そうして悪魔のシステムのスイッチを入れないとの決断の上にたって、電力構造(発送電問題)、電気料金のあり方、公開と見直し、化石燃料への短期の対応と長期の構想、自然再生エネルギーの技術開発と成長基盤の整備育成、エネルギー産業と地域経済との相関的発展の方向づけ、安全神話に毒され切った原子力村の完全な解体と良心的科学者、技術者、企業家の新しい結集、福島事故被害者への生命、健康、生業、暮らし、将来への全面的補償と再建、住空間のみならず汚染された環境の全面的な除染と回復、廃炉に向けた技術開発と立地地域産業の復活再生を結びつけた事業化、省エネ技術の開発と国民参加による省エネ型の新しい明るい生活設計、新しい産業構造の構築と若者参加などさまざまな課題に挑戦していく可能性が開かれる。 課題は山積し、すでに一部では明るい萌芽もみられるし、日本人の新しい知恵と工夫、熟達した技術と伝統の見せ場ともなる。

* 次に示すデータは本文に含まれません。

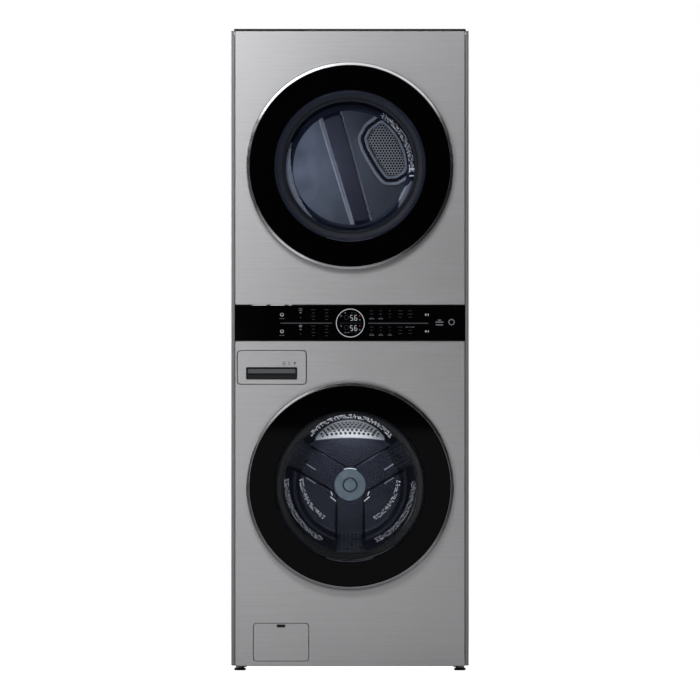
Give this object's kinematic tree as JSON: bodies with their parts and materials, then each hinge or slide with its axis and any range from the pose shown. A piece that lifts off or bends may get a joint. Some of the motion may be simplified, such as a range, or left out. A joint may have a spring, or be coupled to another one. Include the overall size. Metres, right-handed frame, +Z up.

今、すべての政治家、経済人、学者などに問われているのは、悪魔のシステム原発のスイッチを入れないで日本のエネルギーシステムの再構築、産業構造の見直しに着手するかどうかの決断である。 つまり原発ゼロへの決断、全ての原発の再稼動を認めないと云う事の決断である。 政治的決断と国民合意の形成である。 今国民が必要としている政治とは、その決断の上にたって、政治、経済、国民生活の安定と発展を目指すことを明らかする政治が求められるのだ。
そこからすべての新しい論議、新しい展望が開け、取り組みが始まる。 原発ゼロへの決断、全ての原発を再稼動させないという決断、それが全ての出発点となる。